Как ни странно, гремит мясорубка и скрежещет валами, перемалывая людей, интеллигентные люди вырубаются сплошь, а композиторов откуда-то набегает чёртова уйма, может быть, ещё для одного неопровержимого доказательства, до чего богата и плодоносна российская, многократно собственной чистой кровью пропитанная земля, и в качестве этого доказательства, в данной ситуации лишнего, является никому не известный композитор Юровский, двадцати трёх всего-то навсего лет, вцепившийся в оперу “Дума про Опанаса”, либретто для которой опять-таки напакостил всё тот же неутомимый поэт Городецкий, с тем же, впрочем, безобразным итогом, так вот: не можете ли вы, любезнейший Михаил Афанасьевич, поправить кой-что да кой-где, причём приключается самое странное, самое невозможное, а именно то, что того же действия, правда, лишь в безобидной форме профессиональных советов, жаждет и сам Городецкий, и оба наседают на него с двух сторон.
Между ними умудряется всунуться Мокроусов и тоже твердит о каком-то самобытном либретто, но так как это либретто должно иметь место у Станиславского, Михаил Афанасьевич Мокроусова не желает и слушать, однако Мокроусов пристаёт и повсюду с поразительной ловкостью ловит его.

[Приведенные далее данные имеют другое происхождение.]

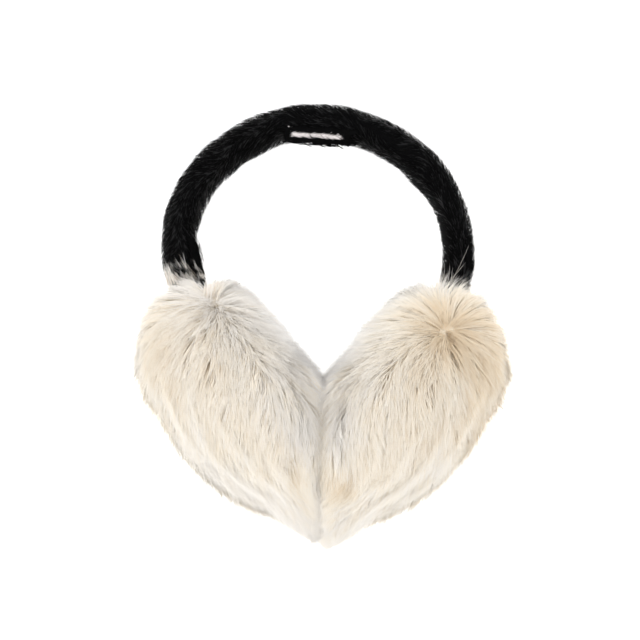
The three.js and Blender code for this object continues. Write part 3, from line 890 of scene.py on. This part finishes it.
# Hairs laid over what they are rooted beside: pale hairs of the pads over the sleeve's ends, the
# sleeve's black fringe over the pads, and black pile that has worked over the ribbon's edges.
# Each row: first root, last root, first tip and last tip (in the plan, mm), how many, and the width
# and lift of a hair (mm)
LAID = {
    "end_hairs_left": (ivory, "cream_fur", [
        ((-60, 15), (-78, 16), (-65, 23), (-80, 24.5), 110, 0.13, 4.5),
        ((-63, 22), (-74, 21), (-71, 33), (-81, 27.5), 46, 0.1, 4.5),
        ((-57.5, 21), (-61, 22), (-61.5, 28.5), (-66, 31), 22, 0.1, 4.5),
        ((-58, 12), (-44, 16), (-57.5, 21.5), (-43, 21.5), 320, 0.2, 4.5),
        ((-80, 9), (-87, -2), (-87, 13), (-95.5, 0), 260, 0.2, 4.5),
        ((-73, 20), (-78, 18), (-77.5, 29.5), (-80.5, 28), 90, 0.12, 5.0),
        ((-67, 27.8), (-67, 27.8), (-70.7, 40.6), (-70.7, 40.6), 1, 0.12, 2.4),
    ]),
    "end_hairs_right": (ivory, "cream_fur", [
        ((59, 10), (75, 8), (58.5, 16), (75, 14), 70, 0.13, 4.5),
        ((59, 14.3), (64, 15.3), (56.5, 25), (65.5, 29.3), 30, 0.11, 4.0),
        ((65.5, 21.3), (65.5, 21.3), (75.4, 39.2), (75.4, 39.2), 1, 0.1, 2.4),
        ((66.5, 21.3), (66.5, 21.3), (76.2, 34.4), (76.2, 34.4), 1, 0.1, 2.4),
        ((70.5, 16.5), (73, 15), (75, 22), (79, 18), 8, 0.12, 3.0),
    ]),
    "end_fringe_left": (black, "black_pile", [
        ((-76, 27), (-60, 25.5), (-75.5, 22.5), (-59.5, 21), 260, 0.24, 4.5),
        ((-65, 42), (-61.8, 26), (-62.4, 38), (-59.2, 23), 480, 0.24, 1.0),
        ((-66.5, 42), (-63.5, 27), (-64.2, 37), (-60.5, 22), 360, 0.24, 1.6),
    ]),
    "end_fringe_right": (black, "black_pile", [
        ((62.5, 20), (74, 19), (62, 13.8), (73.5, 13), 260, 0.24, 4.5),
        ((73.5, 43), (73.8, 27), (76.4, 39), (77.2, 25), 300, 0.24, 1.0),
        ((72.8, 21), (72.3, 16), (76, 18.5), (75.2, 13), 60, 0.24, 1.4),
    ]),
    "label_pile": (black, "black_pile", [
        ((-15, 99.2), (19, 97.2), (-21, 97.4), (13, 95.0), 520, 0.3, 0.7),
        ((-14, 92.4), (18, 90.8), (-20, 94.2), (12, 92.4), 760, 0.3, 0.7),
        ((-18.5, 99), (-18.5, 92), (-15.5, 98), (-15.5, 94), 160, 0.3, 1.4),
        ((14.5, 95), (14, 91), (9.5, 95.2), (11, 92.5), 110, 0.3, 0.7),
    ]),
}
ABOVE_ALL = 0.2
DOWN = Vector((0, 0, -1))
MOST_DROP = 1.5 * MM
LAID_RINGS = 4
ROOT_STRAY = 0.7 * MM
TIP_STRAY = 0.6 * MM
LAID_SEED = 51


def top_at(spot):
    """Height of the highest skin under a spot of the plan."""
    start = Vector((spot[0], spot[1], ABOVE_ALL))
    hits = [cover.tree.ray_cast(start, DOWN)[0] for cover in covers]
    return max((hit.z for hit in hits if hit is not None), default=0.0)


def between(first, last, shares):
    return (np.array(first) * (1 - shares) + np.array(last) * shares) * MM


def laid_lines(rng, root_from, root_to, tip_from, tip_to, count, lift):
    """Hairs between two rows of the plan, bowed a little, that rest on what lies below."""
    shares = rng.random(count)[:, None]
    first = between(root_from, root_to, shares) + rng.normal(0, ROOT_STRAY, (count, 2))
    run = between(tip_from, tip_to, shares) + rng.normal(0, TIP_STRAY, (count, 2)) - first
    run = run * rng.uniform(0.6, 1.1, count)[:, None]
    bow = rng.normal(0, 0.08, count)[:, None] * np.stack([-run[:, 1], run[:, 0]], axis=1)
    grown = np.linspace(0, 1, LAID_RINGS)[None, :, None]
    plan = first[:, None] + run[:, None] * grown + bow[:, None] * grown ** 2
    heights = np.array([top_at(spot) for spot in plan.reshape(-1, 2)]).reshape(count, LAID_RINGS)
    heights = np.maximum(heights, heights.max(axis=1, keepdims=True) - MOST_DROP)
    rise = lift * MM * rng.uniform(0.5, 1.2, count)[:, None] * (1.3 - 0.6 * grown[..., 0])
    return np.concatenate([plan, (heights + rise)[..., None]], axis=2)


for name, (material, slot, rows) in LAID.items():
    rng = np.random.default_rng(LAID_SEED)
    lines = [laid_lines(rng, *row[:5], row[6]) for row in rows]
    widths = np.concatenate([np.full(row[4], row[5] * MM) for row in rows])
    lines = np.concatenate(lines)
    faces_out = np.tile(np.array([0.0, 0.0, 1.0]), lines.shape[:2] + (1,))
    widths = widths * rng.uniform(0.7, 1.2, len(lines))
    tones = rng.uniform(0.3, 0.95, len(lines))
    hairs = ribbons(name, lines, faces_out, widths, tones, rng)
    finish_piece(hairs, material, slot)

Всё это работёнка мелкая, нудная, неблагодарная, большей частью бездарная, все эти переговоры и обещания с одной стороны и хитроумные отлынивания с другой стороны неловки, бессодержательны, ужасно стесняют, бессмысленно утомляют его, а всё вместе с такой разрушительной силой давит на беззащитные нервы, что в пору самому в Лебедянь.
Однако в его со всех сторон осаждённом мозгу громко стучит одна мысль, перекрывая всю эту дребедень сволочной суеты:
“Роман нужно окончить! Теперь! Теперь!..”

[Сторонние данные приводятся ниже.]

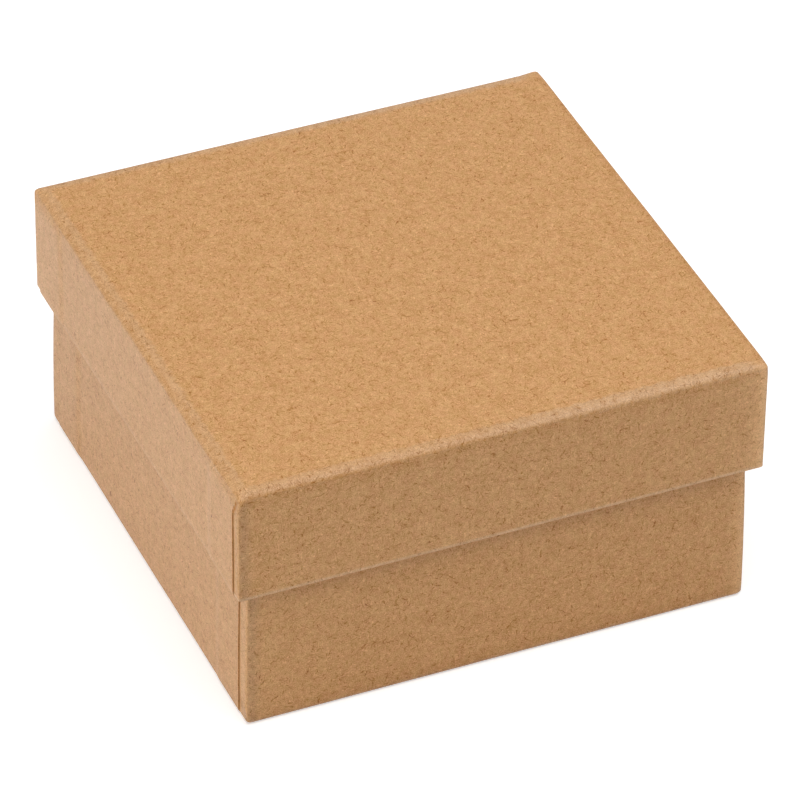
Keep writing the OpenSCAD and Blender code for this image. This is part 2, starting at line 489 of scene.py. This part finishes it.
base_paper = make_wrap(
    "base_paper_wrap", "base", "base_wrap", turn_in=14 * MM, fold_in=FOLD_R, sharp_right=False,
    apex=(3.2 * MM, 0.3 * MM), bend=(3.2 * MM, 0.3 * MM), seam_shade_amount=0.9, bulge=0.16 * MM,
    lean=0.39 * MM, dip=0, seed=(3.1, 7.7, 1.9), paper_batch=1, turned_over=False)
lid_paper = make_wrap(
    "lid_paper_wrap", "lid", "lid_wrap", turn_in=12 * MM, fold_in=1.6 * MM, sharp_right=True,
    apex=(0.75 * MM, 0.85 * MM), bend=(2.2 * MM, 4.1 * MM), seam_shade_amount=1, bulge=0, lean=0,
    dip=0.42 * MM, seed=(8.3, 2.2, 5.6), paper_batch=0, turned_over=True)

# The kraft paper of both wraps: brown pulp, pressed smooth on its outer face, with darker and
# paler fibres that lie every way. It is rubbed pale and creased where it is folded, where it
# goes over a rim and at the corners, with a painted sheen on the folds, painted light on the
# rims and a painted highlight on the corners. Painted shade darkens the folds, and a cut edge
# beside a groove shows as a thin dark line of painted shade.
KRAFT_OLIVE = (0.56145, 0.2929, 0.09894, 1)
KRAFT_RUSSET = (0.57855, 0.2871, 0.10506, 1)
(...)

Но с кем же ему окончить роман, когда он так привык диктовать на машинку, что уже не представляет себе возможности нанять машинистку со стороны и передать ей свои шесть общих тетрадей, чтобы затем получить от неё готовую рукопись. Такой вариант воспринимается им почти как кощунство. К тому же именно в процессе неторопливой диктовки рождаются великолепнейшие поправки и вставки, это ведомо каждому, кто сам диктовал или хотя бы только перешлёпывал собственный текст на машинке. Уверяю вас, бесподобной полезности вещь!

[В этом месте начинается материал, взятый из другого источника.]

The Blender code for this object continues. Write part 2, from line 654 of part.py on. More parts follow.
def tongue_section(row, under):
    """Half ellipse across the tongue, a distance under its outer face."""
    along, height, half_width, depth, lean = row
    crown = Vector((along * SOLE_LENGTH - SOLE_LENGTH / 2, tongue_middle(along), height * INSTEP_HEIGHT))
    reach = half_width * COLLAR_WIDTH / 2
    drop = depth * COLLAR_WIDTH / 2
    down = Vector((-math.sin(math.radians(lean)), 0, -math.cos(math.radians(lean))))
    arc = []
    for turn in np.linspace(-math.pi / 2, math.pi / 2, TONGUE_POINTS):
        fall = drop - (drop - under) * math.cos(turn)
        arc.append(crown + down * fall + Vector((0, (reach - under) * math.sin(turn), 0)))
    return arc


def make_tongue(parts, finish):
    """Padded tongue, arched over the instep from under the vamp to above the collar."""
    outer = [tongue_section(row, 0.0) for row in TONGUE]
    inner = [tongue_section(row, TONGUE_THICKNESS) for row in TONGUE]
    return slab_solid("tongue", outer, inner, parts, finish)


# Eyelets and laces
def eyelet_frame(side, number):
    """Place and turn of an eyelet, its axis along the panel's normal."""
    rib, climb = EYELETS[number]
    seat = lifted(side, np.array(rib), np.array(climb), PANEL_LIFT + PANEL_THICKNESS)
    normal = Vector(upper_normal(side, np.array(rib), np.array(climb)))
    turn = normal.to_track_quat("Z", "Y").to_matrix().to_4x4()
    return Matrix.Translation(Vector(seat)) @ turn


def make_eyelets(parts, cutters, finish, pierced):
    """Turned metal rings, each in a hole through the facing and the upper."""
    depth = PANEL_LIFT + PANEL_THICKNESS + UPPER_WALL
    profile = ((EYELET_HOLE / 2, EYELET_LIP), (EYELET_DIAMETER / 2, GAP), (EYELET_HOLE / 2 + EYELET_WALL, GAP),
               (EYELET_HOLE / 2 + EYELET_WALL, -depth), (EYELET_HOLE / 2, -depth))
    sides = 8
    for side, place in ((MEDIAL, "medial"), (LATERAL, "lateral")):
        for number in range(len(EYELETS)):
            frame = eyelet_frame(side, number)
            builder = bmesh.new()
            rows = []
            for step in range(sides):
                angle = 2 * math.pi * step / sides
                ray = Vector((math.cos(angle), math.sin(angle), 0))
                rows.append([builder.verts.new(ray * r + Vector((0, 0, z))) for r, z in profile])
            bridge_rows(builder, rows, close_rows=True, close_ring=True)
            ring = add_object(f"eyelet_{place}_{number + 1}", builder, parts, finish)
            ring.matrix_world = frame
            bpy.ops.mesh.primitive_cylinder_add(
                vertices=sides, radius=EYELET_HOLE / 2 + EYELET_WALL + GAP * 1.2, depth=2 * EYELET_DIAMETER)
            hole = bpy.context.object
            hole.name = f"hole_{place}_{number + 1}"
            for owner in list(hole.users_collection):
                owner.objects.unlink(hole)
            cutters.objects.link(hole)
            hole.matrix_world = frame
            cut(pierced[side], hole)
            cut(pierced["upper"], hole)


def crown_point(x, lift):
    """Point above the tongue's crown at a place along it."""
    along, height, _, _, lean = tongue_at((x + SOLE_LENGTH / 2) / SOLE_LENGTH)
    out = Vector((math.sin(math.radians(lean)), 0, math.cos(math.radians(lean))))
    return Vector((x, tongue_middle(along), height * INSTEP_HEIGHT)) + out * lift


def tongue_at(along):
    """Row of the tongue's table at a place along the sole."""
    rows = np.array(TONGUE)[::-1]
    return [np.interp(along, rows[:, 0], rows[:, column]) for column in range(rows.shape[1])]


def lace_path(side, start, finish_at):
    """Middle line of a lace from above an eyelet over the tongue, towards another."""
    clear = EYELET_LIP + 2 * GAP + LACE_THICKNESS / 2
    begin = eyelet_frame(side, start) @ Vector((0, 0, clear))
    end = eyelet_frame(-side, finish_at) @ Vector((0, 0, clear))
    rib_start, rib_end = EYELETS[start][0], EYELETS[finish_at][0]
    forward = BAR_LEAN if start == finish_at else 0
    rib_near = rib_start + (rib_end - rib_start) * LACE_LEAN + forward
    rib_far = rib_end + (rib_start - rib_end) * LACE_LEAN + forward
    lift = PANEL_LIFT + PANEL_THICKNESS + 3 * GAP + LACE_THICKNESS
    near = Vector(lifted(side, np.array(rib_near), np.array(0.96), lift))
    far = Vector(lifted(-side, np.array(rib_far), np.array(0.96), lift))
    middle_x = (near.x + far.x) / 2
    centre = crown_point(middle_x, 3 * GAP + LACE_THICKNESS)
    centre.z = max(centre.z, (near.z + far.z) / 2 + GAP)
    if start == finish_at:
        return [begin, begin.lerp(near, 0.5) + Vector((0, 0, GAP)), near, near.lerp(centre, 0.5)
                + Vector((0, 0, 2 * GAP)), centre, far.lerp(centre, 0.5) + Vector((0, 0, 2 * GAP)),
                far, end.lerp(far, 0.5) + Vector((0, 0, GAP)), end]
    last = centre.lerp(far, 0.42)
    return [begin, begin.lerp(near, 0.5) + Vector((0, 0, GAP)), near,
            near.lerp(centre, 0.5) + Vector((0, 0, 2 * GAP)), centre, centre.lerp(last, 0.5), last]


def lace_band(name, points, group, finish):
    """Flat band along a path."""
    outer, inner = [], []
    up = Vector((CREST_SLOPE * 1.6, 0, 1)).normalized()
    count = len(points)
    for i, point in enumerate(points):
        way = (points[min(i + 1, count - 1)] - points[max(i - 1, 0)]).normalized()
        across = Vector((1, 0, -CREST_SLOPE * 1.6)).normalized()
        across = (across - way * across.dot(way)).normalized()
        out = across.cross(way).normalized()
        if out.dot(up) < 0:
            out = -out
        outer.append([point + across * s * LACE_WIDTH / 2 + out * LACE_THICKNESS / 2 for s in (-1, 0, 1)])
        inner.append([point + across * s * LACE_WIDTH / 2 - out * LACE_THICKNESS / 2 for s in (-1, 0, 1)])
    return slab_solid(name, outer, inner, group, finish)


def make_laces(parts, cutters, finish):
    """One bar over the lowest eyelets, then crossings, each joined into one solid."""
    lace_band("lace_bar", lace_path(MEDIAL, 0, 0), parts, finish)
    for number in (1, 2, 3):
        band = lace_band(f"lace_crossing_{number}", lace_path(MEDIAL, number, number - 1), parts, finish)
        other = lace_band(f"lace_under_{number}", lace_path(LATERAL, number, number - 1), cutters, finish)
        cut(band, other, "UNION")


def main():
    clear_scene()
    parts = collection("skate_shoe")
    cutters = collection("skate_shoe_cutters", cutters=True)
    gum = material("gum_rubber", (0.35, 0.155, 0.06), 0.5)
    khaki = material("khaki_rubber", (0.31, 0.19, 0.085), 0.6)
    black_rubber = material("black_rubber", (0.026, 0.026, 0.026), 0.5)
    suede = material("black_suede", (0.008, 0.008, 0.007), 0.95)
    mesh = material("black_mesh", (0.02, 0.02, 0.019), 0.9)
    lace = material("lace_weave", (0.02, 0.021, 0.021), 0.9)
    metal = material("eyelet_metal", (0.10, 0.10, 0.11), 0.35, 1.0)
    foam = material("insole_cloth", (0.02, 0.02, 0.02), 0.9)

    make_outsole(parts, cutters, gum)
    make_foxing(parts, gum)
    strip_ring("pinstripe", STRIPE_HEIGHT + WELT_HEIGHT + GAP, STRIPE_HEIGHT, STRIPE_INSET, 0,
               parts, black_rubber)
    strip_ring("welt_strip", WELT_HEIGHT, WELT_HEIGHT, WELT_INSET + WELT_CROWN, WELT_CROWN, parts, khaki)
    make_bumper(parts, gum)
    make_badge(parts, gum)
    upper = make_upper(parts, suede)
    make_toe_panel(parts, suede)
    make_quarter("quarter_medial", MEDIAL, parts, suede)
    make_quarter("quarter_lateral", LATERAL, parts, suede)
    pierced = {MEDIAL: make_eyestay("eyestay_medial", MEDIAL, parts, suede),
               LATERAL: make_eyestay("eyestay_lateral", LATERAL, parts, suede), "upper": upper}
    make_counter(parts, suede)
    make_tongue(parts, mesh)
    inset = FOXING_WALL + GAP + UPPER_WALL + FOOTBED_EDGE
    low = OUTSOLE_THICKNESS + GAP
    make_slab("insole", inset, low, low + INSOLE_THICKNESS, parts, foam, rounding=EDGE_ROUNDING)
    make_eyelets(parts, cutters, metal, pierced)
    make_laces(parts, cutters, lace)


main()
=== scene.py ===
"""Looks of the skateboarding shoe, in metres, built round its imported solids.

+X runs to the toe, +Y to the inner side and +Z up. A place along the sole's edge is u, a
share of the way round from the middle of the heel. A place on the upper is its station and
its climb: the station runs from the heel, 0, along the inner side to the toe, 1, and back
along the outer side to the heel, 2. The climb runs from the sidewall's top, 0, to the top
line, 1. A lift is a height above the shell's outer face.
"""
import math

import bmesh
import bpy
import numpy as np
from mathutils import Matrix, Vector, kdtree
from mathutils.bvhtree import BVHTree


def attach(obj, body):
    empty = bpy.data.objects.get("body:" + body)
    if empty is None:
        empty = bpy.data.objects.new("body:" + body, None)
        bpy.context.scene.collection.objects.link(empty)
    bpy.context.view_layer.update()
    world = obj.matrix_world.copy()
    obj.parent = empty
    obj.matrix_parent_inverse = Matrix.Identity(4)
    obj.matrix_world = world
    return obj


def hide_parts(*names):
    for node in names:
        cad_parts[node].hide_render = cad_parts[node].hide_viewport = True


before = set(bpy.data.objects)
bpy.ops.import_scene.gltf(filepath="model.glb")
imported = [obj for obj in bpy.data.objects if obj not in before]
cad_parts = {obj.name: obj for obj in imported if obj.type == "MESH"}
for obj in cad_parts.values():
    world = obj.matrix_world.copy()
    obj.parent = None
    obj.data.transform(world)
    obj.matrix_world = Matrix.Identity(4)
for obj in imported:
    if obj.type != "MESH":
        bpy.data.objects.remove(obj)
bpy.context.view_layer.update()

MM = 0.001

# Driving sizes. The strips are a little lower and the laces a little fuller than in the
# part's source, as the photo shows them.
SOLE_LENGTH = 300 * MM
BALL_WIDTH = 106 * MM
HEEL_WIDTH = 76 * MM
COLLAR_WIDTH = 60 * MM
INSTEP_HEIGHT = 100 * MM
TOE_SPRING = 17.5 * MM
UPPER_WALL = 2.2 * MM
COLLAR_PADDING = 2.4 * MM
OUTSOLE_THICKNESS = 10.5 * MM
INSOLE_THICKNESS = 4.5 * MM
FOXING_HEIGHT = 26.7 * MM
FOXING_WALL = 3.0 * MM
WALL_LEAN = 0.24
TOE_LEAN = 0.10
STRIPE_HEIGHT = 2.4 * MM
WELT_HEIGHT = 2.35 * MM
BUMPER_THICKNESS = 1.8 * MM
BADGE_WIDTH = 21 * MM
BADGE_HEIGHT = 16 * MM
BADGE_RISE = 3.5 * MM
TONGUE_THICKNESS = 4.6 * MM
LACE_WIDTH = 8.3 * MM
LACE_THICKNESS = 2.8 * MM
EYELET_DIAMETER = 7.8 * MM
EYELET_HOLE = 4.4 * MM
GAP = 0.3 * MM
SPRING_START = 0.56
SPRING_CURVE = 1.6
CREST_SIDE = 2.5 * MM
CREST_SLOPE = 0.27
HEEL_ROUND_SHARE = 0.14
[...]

Разумеется, в наличности имеется и машинистка, которой он бы мог диктовать, и не какая-нибудь захудалая, а изумительнейшей виртуозности мастерства, самый высокий калибр, недаром он её вставил в “Записки покойника” и сложил в её честь торжественный гимн:
“Торопецкая идеально владела искусством писать на машинке. Никогда я ничего подобного не видел. Ей не нужно было ни диктовать знаков препинания, ни повторять указаний, кто говорит. Я дошёл до того, что, расхаживая по предбаннику взад и вперёд и диктуя, останавливался, задумывался, потом говорил: “Нет, погодите...” — менял написанное, совсем перестал упоминать, кто говорит, бормотал и говорил громко, но, что бы я ни делал, из-под руки Торопецкой шла почти без подчисток идеально ровная страница пьесы, без единой грамматической ошибки — хоть сейчас отдавай в типографию... Она писала десятью пальцами — обеими руками; как только телефон давал сигнал, писала одной рукой, другой снимала трубку, кричала: “Калькутта не понравилась! Самочувствие хорошее...” Демьян Кузьмич входил часто, подбегал к конторке, подавал какие-то бумажки. Торопецкая правым глазом читала их, ставила печати, левой писала на машинке: “Гармоника играет весело, но от этого...” “Нет, погодите, погодите! — вскрикивал я. — Нет, не весело, а что-то бравурное... Или нет... погодите...”, — и дико смотрел в стену, не зная, как гармоника играет. Торопецкая в это время пудрилась, говорила в телефон какой-то Мисси, что планшетки для корсета захватит в Вене Альберт Альбертович...”
Да, любой согласится, что, имея возможность заполучить машинистку такой хватки и такого калибра, можно быть абсолютно спокойным и рукопись любой толщины перебелить в несколько недель, если не в несколько дней. Гений — он гений во всём.